Tuesday, December 16, 2008

Brooks on Gladwell

Malcolm Gladwell (author of "The Tipping Point" and "Blink") has a new book out called "Outliers", and I recommend it to you. Gladwell is a brilliant interpreter of human behavior and a very readable author. But I think he sometimes is guilty of being logical and clear-thinking all the way from A to Y....then losing it on the next step. David Brooks calls him on it in this piece.

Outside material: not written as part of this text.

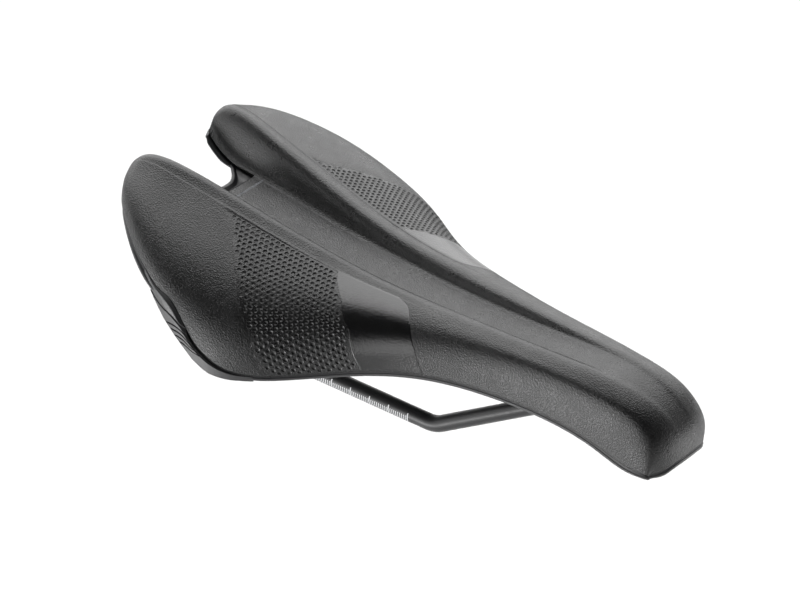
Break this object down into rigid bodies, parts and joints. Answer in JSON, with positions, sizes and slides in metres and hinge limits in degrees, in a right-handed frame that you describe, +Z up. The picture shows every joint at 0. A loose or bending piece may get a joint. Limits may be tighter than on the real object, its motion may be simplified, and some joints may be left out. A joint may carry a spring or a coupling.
{
  "type": "bicycle saddle",
  "caption": "Bicycle saddle with a padded cover over two wings, a central relief channel open at the tail as a notch, a nylon shell and one bent steel rail for a seatpost clamp.",
  "frame": {"origin": "midway between the centrelines of the rail's two straight runs, at the middle of the clamp section", "axes": "+X towards the nose along the straight runs, +Z up, +Y towards the rider's left"},
  "size_m": [0.2644, 0.1484, 0.0766],
  "materials": {
    "nylon": "satin black moulded nylon",
    "foam": "grey open-cell polyurethane foam",
    "cover_skin": "fine-grained black synthetic leather, satin",
    "gel": "soft translucent gel",
    "grip_film": "dark grey bonded film, dimpled at the rear and smooth at the front",
    "guard_plastic": "ribbed black moulded plastic",
    "black_steel": "satin black coated steel with white scale ticks",
    "zinc": "zinc-plated steel"
  },
  "bodies": {
    "root": {"shell": "nylon", "foam_pad": "foam", "cover": "cover_skin", "sit_pad_left": "gel", "sit_pad_right": "gel", "grip_patch_left": "grip_film", "grip_patch_right": "grip_film", "scuff_guard_left": "guard_plastic", "scuff_guard_right": "guard_plastic", "rail": "black_steel", "rail_socket_left": "nylon", "rail_socket_right": "nylon", "socket_screw_left": "zinc", "socket_screw_right": "zinc", "nose_bridge": "nylon", "nose_keeper": "nylon", "nose_screw": "zinc", "accessory_mount": "nylon", "mount_screw_left": "zinc", "mount_screw_right": "zinc"}
  },
  "joints": []
}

Essentially, Gladwell pokes holes in the "great man" theory, reducing individual success to a series of propitious circumstances and repetition (his "10,000 hours" to mastery theory). Bill Gates got to be where he is because he was a child of privilege, studying at a private school with the means to buy a computer at the dawn of the computer age--and then he got thousands of hours of free mainframe time at local college computers while his friends were doing things "normal" teenagers do. Reading Gladwell's book, I was comforted by the fact that his examples of greatness didn't just effortlessly glide into the role. They worked hard. They had supportive parents. Yes, they had circumstances on their sides in may cases. But this does not mean that any other schlub in the same circumstances would have achieved the same outcomes. The thing about truly great human beings is that they are TRULY GREAT; there is something elementally different about Bill Gates, or Warren Buffet, or Tiger Woods that caused the happy intersection of means and ability to create a singular individual.

Brooks does a nice job in poking a hole in the egalitarianism of Gladwell's argument.

UPDATE 12/17: I see in the Corner where Jonah Goldberg did an entry on this same subject. Please be assured that I did not see his before I wrote mine.